▶ Your instructions:
Copy exactly the lines from the one containing "before = set(bpy.data.objects)" through the one containing "return [c /", both included, and nothing else.

· · · · ·

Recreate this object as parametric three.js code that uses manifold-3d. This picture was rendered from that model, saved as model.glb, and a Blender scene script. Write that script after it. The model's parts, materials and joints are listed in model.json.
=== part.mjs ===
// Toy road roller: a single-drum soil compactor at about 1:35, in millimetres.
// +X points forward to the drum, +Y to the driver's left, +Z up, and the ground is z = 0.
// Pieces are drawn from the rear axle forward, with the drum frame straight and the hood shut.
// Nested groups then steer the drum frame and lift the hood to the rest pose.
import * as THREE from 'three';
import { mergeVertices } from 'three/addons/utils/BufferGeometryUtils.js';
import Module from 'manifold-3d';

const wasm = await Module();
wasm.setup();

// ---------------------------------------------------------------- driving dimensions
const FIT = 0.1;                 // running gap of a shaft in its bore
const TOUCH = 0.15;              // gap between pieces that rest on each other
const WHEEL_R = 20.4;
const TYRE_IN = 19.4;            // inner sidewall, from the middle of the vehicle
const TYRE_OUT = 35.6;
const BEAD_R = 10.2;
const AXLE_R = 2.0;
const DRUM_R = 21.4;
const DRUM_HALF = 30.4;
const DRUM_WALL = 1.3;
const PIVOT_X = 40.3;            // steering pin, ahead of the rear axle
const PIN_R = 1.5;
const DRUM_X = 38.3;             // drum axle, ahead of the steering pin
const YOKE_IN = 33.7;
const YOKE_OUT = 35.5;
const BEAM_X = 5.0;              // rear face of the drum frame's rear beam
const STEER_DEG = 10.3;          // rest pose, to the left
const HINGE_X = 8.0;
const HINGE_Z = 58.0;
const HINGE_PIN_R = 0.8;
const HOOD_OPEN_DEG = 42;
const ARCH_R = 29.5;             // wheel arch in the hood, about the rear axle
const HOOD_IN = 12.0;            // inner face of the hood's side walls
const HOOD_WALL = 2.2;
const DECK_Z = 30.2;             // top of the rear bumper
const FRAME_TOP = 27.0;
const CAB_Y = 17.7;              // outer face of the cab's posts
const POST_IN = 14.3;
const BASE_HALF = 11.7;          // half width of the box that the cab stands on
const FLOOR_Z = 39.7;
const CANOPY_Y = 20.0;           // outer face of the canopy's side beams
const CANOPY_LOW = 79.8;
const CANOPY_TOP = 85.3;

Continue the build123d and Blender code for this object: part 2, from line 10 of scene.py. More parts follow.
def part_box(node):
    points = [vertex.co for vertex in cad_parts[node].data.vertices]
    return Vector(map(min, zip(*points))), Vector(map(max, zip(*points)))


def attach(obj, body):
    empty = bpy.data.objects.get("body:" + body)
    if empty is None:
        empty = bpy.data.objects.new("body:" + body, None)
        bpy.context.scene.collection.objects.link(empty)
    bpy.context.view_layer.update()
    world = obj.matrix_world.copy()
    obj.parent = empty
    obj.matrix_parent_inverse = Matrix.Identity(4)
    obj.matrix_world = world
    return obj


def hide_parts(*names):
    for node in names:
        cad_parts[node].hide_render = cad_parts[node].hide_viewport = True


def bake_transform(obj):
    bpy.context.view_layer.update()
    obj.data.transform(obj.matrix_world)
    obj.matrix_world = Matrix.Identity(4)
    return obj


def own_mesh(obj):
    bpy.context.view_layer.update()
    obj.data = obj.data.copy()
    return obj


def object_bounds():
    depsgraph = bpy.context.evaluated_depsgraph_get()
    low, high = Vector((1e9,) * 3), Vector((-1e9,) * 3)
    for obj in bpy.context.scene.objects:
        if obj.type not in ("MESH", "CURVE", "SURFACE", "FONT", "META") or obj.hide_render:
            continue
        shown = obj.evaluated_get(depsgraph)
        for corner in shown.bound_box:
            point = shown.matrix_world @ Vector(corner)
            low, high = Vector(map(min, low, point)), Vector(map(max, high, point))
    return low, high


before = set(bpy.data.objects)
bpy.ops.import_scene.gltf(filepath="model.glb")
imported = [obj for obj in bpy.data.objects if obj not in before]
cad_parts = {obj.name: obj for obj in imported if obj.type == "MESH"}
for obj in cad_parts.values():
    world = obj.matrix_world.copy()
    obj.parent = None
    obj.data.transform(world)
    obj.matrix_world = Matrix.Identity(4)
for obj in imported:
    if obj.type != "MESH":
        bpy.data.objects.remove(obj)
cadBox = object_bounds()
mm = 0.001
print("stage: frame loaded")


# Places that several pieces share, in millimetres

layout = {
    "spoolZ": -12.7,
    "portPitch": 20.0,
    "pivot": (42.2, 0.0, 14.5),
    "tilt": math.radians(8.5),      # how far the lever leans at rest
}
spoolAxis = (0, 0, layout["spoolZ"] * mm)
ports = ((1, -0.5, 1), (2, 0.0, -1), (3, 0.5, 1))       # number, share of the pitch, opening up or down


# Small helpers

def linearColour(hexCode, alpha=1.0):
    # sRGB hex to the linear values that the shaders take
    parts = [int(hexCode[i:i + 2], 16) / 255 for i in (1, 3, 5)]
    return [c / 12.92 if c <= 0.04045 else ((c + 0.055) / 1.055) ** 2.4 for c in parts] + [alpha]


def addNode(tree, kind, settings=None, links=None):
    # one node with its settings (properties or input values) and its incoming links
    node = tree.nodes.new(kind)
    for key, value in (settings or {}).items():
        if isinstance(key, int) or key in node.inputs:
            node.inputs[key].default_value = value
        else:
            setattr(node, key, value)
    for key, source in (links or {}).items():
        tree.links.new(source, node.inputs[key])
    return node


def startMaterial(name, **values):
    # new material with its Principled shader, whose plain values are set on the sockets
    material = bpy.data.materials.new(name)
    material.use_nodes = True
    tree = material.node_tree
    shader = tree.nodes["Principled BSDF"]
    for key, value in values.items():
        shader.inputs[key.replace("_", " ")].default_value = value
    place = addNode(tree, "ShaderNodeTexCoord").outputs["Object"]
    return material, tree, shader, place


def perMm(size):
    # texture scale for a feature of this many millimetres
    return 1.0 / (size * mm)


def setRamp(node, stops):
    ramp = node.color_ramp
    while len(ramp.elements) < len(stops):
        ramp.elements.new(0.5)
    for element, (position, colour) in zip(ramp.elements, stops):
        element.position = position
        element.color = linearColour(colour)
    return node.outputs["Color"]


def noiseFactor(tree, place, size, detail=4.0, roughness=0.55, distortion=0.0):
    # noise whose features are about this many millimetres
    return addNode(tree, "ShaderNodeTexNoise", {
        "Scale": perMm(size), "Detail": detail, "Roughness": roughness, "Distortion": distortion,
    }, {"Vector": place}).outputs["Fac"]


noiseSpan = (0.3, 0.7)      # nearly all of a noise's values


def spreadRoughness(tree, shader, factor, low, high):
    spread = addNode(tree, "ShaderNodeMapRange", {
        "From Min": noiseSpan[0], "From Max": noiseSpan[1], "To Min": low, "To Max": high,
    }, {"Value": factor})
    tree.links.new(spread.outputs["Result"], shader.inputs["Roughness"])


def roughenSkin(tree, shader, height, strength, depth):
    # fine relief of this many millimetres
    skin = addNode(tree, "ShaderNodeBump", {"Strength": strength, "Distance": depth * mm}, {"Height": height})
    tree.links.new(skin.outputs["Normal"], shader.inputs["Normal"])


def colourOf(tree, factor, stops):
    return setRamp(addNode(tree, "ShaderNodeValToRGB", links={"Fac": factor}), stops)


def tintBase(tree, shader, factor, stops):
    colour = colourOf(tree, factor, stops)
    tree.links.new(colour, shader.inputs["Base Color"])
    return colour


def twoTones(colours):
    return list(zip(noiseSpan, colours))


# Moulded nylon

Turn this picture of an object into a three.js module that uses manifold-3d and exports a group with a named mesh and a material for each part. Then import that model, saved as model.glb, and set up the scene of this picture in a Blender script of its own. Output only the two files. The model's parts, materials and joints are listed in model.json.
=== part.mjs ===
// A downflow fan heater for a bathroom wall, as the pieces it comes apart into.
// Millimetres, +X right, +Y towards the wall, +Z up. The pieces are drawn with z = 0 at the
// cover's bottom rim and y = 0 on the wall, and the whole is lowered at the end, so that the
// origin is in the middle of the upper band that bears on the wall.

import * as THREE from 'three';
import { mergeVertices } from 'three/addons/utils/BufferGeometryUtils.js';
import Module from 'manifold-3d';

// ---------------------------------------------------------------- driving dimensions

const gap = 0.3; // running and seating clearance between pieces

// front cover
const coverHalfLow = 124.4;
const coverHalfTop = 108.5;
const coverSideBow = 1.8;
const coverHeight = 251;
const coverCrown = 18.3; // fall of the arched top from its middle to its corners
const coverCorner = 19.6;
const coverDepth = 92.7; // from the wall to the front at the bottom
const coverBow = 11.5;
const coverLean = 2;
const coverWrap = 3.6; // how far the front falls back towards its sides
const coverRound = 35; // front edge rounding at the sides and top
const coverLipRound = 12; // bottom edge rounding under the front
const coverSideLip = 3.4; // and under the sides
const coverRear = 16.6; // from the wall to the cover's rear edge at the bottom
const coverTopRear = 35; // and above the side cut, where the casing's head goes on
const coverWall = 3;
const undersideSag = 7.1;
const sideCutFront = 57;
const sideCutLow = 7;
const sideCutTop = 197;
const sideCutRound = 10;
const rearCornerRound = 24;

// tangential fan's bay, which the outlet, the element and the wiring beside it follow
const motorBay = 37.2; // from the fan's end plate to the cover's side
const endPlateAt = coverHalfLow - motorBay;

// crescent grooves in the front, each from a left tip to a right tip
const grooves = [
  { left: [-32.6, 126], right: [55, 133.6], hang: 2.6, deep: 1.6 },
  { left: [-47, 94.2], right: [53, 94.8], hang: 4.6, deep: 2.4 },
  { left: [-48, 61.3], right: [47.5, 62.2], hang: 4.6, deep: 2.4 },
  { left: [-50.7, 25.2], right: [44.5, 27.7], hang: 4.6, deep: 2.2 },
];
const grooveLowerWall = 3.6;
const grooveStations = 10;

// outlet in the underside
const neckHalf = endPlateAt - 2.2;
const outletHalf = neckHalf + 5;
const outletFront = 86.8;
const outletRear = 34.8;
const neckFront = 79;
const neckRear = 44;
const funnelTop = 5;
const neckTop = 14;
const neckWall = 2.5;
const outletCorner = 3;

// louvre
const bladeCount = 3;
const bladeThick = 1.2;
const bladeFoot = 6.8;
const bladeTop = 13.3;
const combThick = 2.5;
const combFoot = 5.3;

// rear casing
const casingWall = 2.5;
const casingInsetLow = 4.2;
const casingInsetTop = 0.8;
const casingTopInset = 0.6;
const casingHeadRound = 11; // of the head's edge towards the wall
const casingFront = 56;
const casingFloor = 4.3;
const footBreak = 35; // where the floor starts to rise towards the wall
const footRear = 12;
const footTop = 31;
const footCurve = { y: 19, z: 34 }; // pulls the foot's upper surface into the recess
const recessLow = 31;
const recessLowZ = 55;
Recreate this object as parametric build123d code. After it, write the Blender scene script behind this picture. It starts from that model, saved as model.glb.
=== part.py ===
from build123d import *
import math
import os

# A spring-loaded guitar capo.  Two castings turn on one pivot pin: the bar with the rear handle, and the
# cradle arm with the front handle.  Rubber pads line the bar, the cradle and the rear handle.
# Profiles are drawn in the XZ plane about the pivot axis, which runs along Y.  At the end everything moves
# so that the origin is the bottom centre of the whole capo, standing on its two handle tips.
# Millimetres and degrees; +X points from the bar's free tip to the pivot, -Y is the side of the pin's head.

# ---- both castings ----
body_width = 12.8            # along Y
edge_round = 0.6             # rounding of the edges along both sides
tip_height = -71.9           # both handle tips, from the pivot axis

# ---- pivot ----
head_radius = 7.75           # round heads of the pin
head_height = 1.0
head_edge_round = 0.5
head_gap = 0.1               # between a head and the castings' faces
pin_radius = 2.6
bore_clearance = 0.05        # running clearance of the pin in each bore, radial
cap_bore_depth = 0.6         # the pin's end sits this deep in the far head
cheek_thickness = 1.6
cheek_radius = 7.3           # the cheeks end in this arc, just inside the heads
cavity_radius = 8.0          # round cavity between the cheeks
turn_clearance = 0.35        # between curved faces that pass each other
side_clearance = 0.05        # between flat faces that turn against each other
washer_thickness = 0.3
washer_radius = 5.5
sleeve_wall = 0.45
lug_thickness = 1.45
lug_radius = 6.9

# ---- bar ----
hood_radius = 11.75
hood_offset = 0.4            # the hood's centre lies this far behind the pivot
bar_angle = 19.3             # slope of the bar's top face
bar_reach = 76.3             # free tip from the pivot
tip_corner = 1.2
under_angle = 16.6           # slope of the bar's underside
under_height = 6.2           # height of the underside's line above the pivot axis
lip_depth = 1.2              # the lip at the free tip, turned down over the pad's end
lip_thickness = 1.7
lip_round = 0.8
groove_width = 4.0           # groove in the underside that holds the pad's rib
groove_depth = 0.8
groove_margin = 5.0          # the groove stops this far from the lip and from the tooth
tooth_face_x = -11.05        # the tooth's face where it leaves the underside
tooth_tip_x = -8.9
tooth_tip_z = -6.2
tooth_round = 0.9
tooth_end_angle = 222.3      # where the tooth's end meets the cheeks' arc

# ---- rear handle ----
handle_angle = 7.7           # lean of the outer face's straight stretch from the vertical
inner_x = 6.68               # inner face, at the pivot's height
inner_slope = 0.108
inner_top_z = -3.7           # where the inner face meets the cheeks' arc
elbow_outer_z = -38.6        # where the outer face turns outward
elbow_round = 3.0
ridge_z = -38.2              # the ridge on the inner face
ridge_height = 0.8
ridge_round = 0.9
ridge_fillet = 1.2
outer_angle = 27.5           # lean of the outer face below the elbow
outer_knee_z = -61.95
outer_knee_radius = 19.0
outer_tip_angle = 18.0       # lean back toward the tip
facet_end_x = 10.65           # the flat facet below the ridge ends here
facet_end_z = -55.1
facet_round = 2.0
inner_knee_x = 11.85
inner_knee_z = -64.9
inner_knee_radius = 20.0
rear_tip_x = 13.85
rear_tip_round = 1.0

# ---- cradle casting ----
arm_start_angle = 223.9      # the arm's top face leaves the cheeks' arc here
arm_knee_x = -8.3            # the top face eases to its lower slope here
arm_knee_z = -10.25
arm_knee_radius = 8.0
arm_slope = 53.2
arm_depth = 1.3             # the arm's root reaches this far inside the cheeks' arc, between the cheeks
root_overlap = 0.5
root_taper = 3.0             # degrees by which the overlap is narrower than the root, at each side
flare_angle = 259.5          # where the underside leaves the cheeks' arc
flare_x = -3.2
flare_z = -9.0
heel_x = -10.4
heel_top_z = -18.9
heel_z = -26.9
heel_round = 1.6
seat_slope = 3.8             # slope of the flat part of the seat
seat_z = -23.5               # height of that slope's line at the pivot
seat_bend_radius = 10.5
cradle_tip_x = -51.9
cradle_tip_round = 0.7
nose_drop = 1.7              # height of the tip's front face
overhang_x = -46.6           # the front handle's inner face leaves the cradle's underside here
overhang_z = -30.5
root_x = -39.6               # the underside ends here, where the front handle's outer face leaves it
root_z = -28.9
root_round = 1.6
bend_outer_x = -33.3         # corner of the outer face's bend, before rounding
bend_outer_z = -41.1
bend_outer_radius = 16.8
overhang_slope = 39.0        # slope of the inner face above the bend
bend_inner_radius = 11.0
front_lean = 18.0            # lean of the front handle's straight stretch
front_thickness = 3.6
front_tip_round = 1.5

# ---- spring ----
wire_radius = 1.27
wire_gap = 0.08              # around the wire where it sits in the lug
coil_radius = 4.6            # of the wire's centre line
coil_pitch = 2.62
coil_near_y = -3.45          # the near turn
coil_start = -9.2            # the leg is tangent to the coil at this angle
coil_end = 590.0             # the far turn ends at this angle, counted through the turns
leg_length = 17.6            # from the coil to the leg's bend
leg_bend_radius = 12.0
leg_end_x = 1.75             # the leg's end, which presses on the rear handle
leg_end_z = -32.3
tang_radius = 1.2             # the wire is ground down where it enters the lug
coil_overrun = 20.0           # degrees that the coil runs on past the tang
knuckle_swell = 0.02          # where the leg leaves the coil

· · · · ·

▶ Final answer:
before = set(bpy.data.objects)
bpy.ops.import_scene.gltf(filepath="model.glb")
imported = [obj for obj in bpy.data.objects if obj not in before]
cad_parts = {obj.name: obj for obj in imported if obj.type == "MESH"}
for obj in cad_parts.values():
    world = obj.matrix_world.copy()
    obj.parent = None
    obj.data.transform(world)
    obj.matrix_world = Matrix.Identity(4)
for obj in imported:
    if obj.type != "MESH":
        bpy.data.objects.remove(obj)
cadBox = object_bounds()
mm = 0.001
print("stage: frame loaded")


# Places that several pieces share, in millimetres

layout = {
    "spoolZ": -12.7,
    "portPitch": 20.0,
    "pivot": (42.2, 0.0, 14.5),
    "tilt": math.radians(8.5),      # how far the lever leans at rest
}
spoolAxis = (0, 0, layout["spoolZ"] * mm)
ports = ((1, -0.5, 1), (2, 0.0, -1), (3, 0.5, 1))       # number, share of the pitch, opening up or down


# Small helpers

def linearColour(hexCode, alpha=1.0):
    # sRGB hex to the linear values that the shaders take
    parts = [int(hexCode[i:i + 2], 16) / 255 for i in (1, 3, 5)]
    return [c / 12.92 if c <= 0.04045 else ((c + 0.055) / 1.055) ** 2.4 for c in parts] + [alpha]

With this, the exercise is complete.